# jublilee spindle



## pip1954 (13 Dec 2013)

hi i 've put this here because it is metal work related i am looking for some one who could turn me a new spindle for my union jubilee wood lathe i have tried a lot of companys but to no avail does any one know any one with expertise in this kind of engineering 
many thanks in advance
pip


----------



## woodfarmer (13 Dec 2013)

I wonder if you have a new spindle made, would it be an advantage or not to have the spindle thread a modern common size ?


----------



## bellringer (13 Dec 2013)

It would be easy to do that if the machine shop only had metric machines


----------



## CHJ (13 Dec 2013)

Your best port of call is to contact member antarmike

If anyone can do it for you it will be Mike, whether it is economical or not is another matter, and I would certainly go for a more modern chuck thread and register standard as long as you check re-assembly clearances.


----------



## pip1954 (15 Dec 2013)

hi thanks all please see wood turning for answer
pip :lol:


----------



## heimlaga (24 Dec 2013)

I think it would be difficult to make a double ended spindle for a lathe that is not built for it. This because ball bearings are usually pressed in place from the outboard end which is often thinner than the threaded end of the spindle. If your lathe spindle is thicker at the bearings than it is at the business end or if it has corrugated babbit bearings this would be no problem but I doubt it is.

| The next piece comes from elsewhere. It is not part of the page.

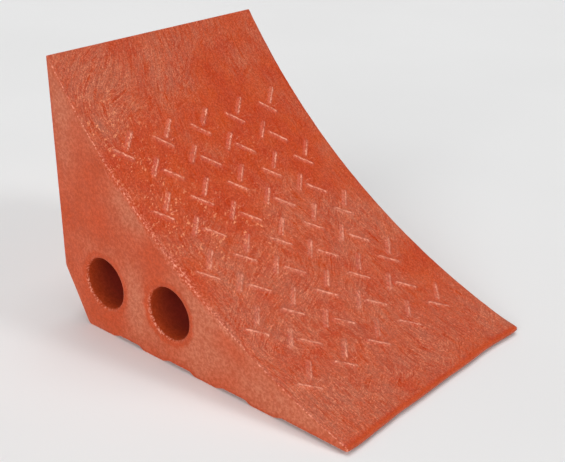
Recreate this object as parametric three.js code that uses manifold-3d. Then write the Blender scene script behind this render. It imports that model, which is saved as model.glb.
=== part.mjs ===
// Wheel chock for trucks and trailers: one wedge of cast polyurethane with a concave, treaded ramp.
// Millimetres, +Z up, +X towards the toe, +Y across the tyre. The origin is on the ground, in the
// middle of the chock's length and width.
import * as THREE from "three";
import { mergeVertices } from "three/addons/utils/BufferGeometryUtils.js";
import Module from "manifold-3d";

const INCH = 25.4;

// The wedge seen from its side: x is counted from the back face, z from the ground.
const WIDTH = 7.75 * INCH;
const LENGTH = 10.3 * INCH;
const TOP_EDGE = 197; // height of the sharp top edge; rounding it off leaves 195.4
const RAMP_RADIUS = 20 * INCH; // follows a tyre about a metre across
const RAMP_STEPS = 24;
const CHAMFER_TOP = 40.5; // the lower back corner is cut off from here
const CHAMFER_FOOT = 22.5; // to here
const TOE_LIP = 3; // height of the blunt face at the toe
const EDGE_RADIUS = 0.7; // along both side faces and round the hole rims
const EDGE_STEPS = 2;
const CORNER_STEPS = 3;

// Radii of the outline's rounded corners.
const TOP_RADIUS = 0.8;
const BACK_RADIUS = 8;
const FOOT_RADIUS = 4;
const TOE_RADIUS = 1.5;

// Two plain holes across the whole width, for a rope, a handle or a linking rod.
const HOLE_RADIUS = 0.75 * INCH;
const HOLE_HEIGHT = 39.4;
const HOLES_FROM_BACK = [43.3, 108.7];
const HOLE_CURVE_SEGMENTS = 20;

// Lands across the underside, with shallow grooves between them. The first land reaches back to the
// chamfer, and the underside stays raised from the last land to the toe.
const LAND_PITCH = 2 * INCH;
const LAND_COUNT = 4;
const FIRST_LAND_END = 50.2;
const LAND_LENGTH = 20.5;
const GROOVE_DEPTH = 2.2; // the toe is raised by as much
const LAND_LEADING_SLOPE = 4; // the side of a land that faces the back
const LAND_TRAILING_SLOPE = 6.5; // the side that faces the toe

// Raised tread bars in pairs, a crossbar and a stem at right angles to it that points at its middle.
// Rows of five pairs alternate with rows of four pairs, whose bars are turned by a quarter turn.
// "along" is counted down the ramp from its top edge, "across" from the -Y side face.
const TREAD = {
  pitchAcross: 36,
  pitchAlong: 50.2,
  rows: [
    { count: 5, pairs: 5, across: 17, along: 83.2, crossbar: 1, stem: [1, -1] },
    { count: 4, pairs: 4, across: 35, along: 98.1, crossbar: -1, stem: [1, 1] },
  ],
};
const BAR_LENGTH = 19.5;
const BAR_RADIUS = 2.9;
const BAR_HEIGHT = 1.3;
const BAR_SIDES = 8;
const BAR_CAP_STEPS = 2;
const STEM_OFFSET = 13.6; // between the middles of a stem and its crossbar
const SURFACE = { color: 0xc84b28, roughness: 0.42, metalness: 0 };

const wasm = await Module();
wasm.setup();

// The ramp is an arc that starts at the top of the back face and ends on the toe lip. Its centre lies
// above the ramp, on the tyre's side.
const rampTop = new THREE.Vector2(0, TOP_EDGE);
const rampEnd = new THREE.Vector2(LENGTH, GROOVE_DEPTH + TOE_LIP);
const chord = rampEnd.clone().sub(rampTop);
const halfAngle = Math.asin(chord.length() / 2 / RAMP_RADIUS);
const rampCentre = rampTop
  .clone()
  .add(rampEnd)
  .multiplyScalar(0.5)
  .addScaledVector(
    new THREE.Vector2(-chord.y, chord.x).normalize(),
    RAMP_RADIUS * Math.cos(halfAngle),
  );
const rampStart = rampTop.clone().sub(rampCentre).angle();

// A point of the ramp's outline at a length along it, and the direction straight out of the surface.
function rampAt(along) {
  const angle = rampStart + along / RAMP_RADIUS;
  const outward = new THREE.Vector2(-Math.cos(angle), -Math.sin(angle));
  return { point: rampCentre.clone().addScaledVector(outward, -RAMP_RADIUS), outward };
}

// The corners of the underside from the chamfer to the toe, land by land.
function undersideCorners() {
  const corners = [{ x: CHAMFER_FOOT, z: 0, radius: FOOT_RADIUS }];
  for (let land = 0; land < LAND_COUNT; land++) {
    const end = FIRST_LAND_END + land * LAND_PITCH;
    if (land > 0) {
      corners.push({ x: end - LAND_LENGTH - LAND_LEADING_SLOPE, z: GROOVE_DEPTH });
      corners.push({ x: end - LAND_LENGTH, z: 0 });
    }
    corners.push({ x: end, z: 0 });
    corners.push({ x: end + LAND_TRAILING_SLOPE, z: GROOVE_DEPTH });
  }
  return corners;
}

function rampCorners() {
  const rampLength = 2 * halfAngle * RAMP_RADIUS;
  const corners = [];
  for (let step = RAMP_STEPS - 1; step > 0; step--) {
    const { point } = rampAt((rampLength * step) / RAMP_STEPS);
    corners.push({ x: point.x, z: point.y });
  }
  return corners;
}

// The points of the arc that rounds off a convex corner and touches both of its sides.
function cornerArc(before, corner, after, radius) {
  const toBefore = before.clone().sub(corner).normalize();
  const toAfter = after.clone().sub(corner).normalize();
  const inside = Math.acos(toBefore.dot(toAfter));
  const toCentre = toBefore.clone().add(toAfter).setLength(radius / Math.sin(inside / 2));
  const centre = corner.clone().add(toCentre);
  const touching = corner.clone().addScaledVector(toBefore, radius / Math.tan(inside / 2));
  const start = touching.sub(centre).angle();
  return Array.from({ length: CORNER_STEPS + 1 }, (_, step) => {
    const angle = start + ((Math.PI - inside) * step) / CORNER_STEPS;
    return centre.clone().add(new THREE.Vector2(Math.cos(angle), Math.sin(angle)).multiplyScalar(radius));
  });
}

// A closed outline, counter-clockwise, in which each corner with a radius is rounded off.
function roundedOutline(corners) {
  const at = (index) => {
    const corner = corners[(index + corners.length) % corners.length];
    return new THREE.Vector2(corner.x, corner.z);
  };
  return corners.flatMap(({ radius }, index) =>
    radius ? cornerArc(at(index - 1), at(index), at(index + 1), radius) : [at(index)],
  );
}

// The wedge with its holes, before the tread bars are added.
function wedgeGeometry() {
  const outline = new THREE.Shape(
    roundedOutline([
      ...undersideCorners(),
      { x: LENGTH, z: GROOVE_DEPTH, radius: TOE_RADIUS },
      { x: rampEnd.x, z: rampEnd.y, radius: TOE_RADIUS },
      ...rampCorners(),
      { x: rampTop.x, z: rampTop.y, radius: TOP_RADIUS },
      { x: 0, z: CHAMFER_TOP, radius: BACK_RADIUS },
    ]),
  );
  for (const fromBack of HOLES_FROM_BACK) {
    outline.holes.push(new THREE.Path().absarc(fromBack, HOLE_HEIGHT, HOLE_RADIUS, 0, 2 * Math.PI, true));
  }
  return new THREE.ExtrudeGeometry(outline, {
    depth: WIDTH - 2 * EDGE_RADIUS,
    bevelThickness: EDGE_RADIUS,
    bevelSize: EDGE_RADIUS,
    bevelOffset: -EDGE_RADIUS,
    bevelSegments: EDGE_STEPS,
    curveSegments: HOLE_CURVE_SEGMENTS,
  })
    .translate(-LENGTH / 2, 0, EDGE_RADIUS - WIDTH / 2)
    .rotateX(Math.PI / 2);
}

// One tread bar: a capsule sunk into the ramp, so that only its crest stands out.
// [leanAcross, leanAlong] is the bar's direction, towards +Y and down the ramp.
function barGeometry(across, along, [leanAcross, leanAlong]) {
  const { point, outward } = rampAt(along);
  const normal = new THREE.Vector3(outward.x, 0, outward.y);
  const downRamp = new THREE.Vector3(outward.y, 0, -outward.x);
  const direction = new THREE.Vector3(0, leanAcross, 0).addScaledVector(downRamp, leanAlong).normalize();
  const middle = new THREE.Vector3(point.x - LENGTH / 2, across - WIDTH / 2, point.y);
  middle.addScaledVector(normal, BAR_HEIGHT - BAR_RADIUS);
  const sideways = new THREE.Vector3().crossVectors(direction, normal);
  const placed = new THREE.Matrix4().makeBasis(sideways, direction, normal).setPosition(middle);
  const straightLength = BAR_LENGTH - 2 * BAR_RADIUS;
  const bar = new THREE.CapsuleGeometry(BAR_RADIUS, straightLength, BAR_CAP_STEPS, BAR_SIDES);
  return bar.applyMatrix4(placed);
}

function barGeometries() {
  const bars = [];
  for (const row of TREAD.rows) {
    for (let line = 0; line < row.count; line++) {
      for (let pair = 0; pair < row.pairs; pair++) {
        const across = row.across + pair * TREAD.pitchAcross;
        const along = row.along + line * TREAD.pitchAlong;
        const [stemAcross, stemAlong] = row.stem.map((lean) => lean * STEM_OFFSET * Math.SQRT1_2);
        bars.push(barGeometry(across, along, [1, row.crossbar]));
        bars.push(barGeometry(across + stemAcross, along + stemAlong, row.stem));
      }
    }
  }
  return bars;
}

function solidOf(geometry) {
  geometry.deleteAttribute("normal");
  geometry.deleteAttribute("uv");
  const merged = mergeVertices(geometry);
  return new wasm.Manifold(
    new wasm.Mesh({
      numProp: 3,
      vertProperties: merged.attributes.position.array,
      triVerts: new Uint32Array(merged.index.array),
    }),
  );
}

function geometryOf(solid) {
  const { vertProperties, triVerts } = solid.getMesh();
  const geometry = new THREE.BufferGeometry();
  geometry.setAttribute("position", new THREE.BufferAttribute(vertProperties, 3));
  geometry.setIndex(new THREE.BufferAttribute(triVerts, 1));
  return geometry;
}

const body = barGeometries()
  .map(solidOf)
  .reduce((joined, bar) => joined.add(bar), solidOf(wedgeGeometry()));
const chockBody = new THREE.Mesh(geometryOf(body), new THREE.MeshStandardMaterial(SURFACE));
chockBody.geometry.computeVertexNormals();
chockBody.name = "chock_body";

const chock = new THREE.Group();
chock.add(chockBody);

export default chock;
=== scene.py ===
import math

import bpy
import numpy as np
from mathutils import Euler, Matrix, Vector, geometry, noise


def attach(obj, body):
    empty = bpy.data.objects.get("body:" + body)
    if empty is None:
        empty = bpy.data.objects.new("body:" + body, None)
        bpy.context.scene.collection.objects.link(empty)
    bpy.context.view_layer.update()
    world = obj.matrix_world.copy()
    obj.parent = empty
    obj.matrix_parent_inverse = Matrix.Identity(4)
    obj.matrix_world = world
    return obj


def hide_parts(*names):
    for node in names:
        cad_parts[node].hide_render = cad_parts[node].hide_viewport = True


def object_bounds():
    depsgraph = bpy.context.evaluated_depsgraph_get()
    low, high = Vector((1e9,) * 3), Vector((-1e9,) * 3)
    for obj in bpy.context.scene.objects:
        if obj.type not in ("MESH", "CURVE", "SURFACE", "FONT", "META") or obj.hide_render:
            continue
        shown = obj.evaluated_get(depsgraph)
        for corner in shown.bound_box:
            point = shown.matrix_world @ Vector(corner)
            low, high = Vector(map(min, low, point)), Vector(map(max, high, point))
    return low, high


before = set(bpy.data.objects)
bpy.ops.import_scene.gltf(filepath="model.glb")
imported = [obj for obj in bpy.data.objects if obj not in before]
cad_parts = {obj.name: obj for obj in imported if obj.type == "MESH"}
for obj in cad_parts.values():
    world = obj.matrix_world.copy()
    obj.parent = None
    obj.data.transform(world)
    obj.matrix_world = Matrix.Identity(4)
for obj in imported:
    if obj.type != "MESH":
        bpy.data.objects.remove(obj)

# A wheel chock cast in one piece from orange-red polyurethane. Its skin is built here as one closed
# mesh: the treaded ramp, the rounded edges, the lands underneath and the two cross holes.
# Shapes are in millimetres: x is counted from the back face, across from the -Y side face, z from
# the ground, and along down the ramp from its top edge. They turn into metres in the CAD frame at
# the very end.
MM = 0.001
INCH = 25.4
cad_low, cad_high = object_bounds()
LENGTH = (cad_high.x - cad_low.x) / MM
WIDTH = (cad_high.y - cad_low.y) / MM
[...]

I know several machinists locally who could make a lathe spindle. There are special reamers for morse tapers in soft iron and I doubt that a spindle taper on a wood lathe would have to be hardened. 

I think there has to be machinists who can do this somewhere in the countryside in your country too. Look for a farm equipment or heavy machinery repair shop and walk in and ask if they know a good machinist who does one off jobs. If there is one in the area they may know him. Spare parts for farm equipment and heavy construction equipment are often expensive and hard to get on short notice so it is fairly common in that field to bring the broken part to a machinist to be used as a pattern for a new part.
Left hand threads are notoriusly difficult to turn so expect to pay a bit for the service.

Good luck!


----------



## pip1954 (26 Dec 2013)

thanks for your reply this lathe does normally have a double ended spindle so should not be a problem
good idea about farm kit
cheers 
pip


----------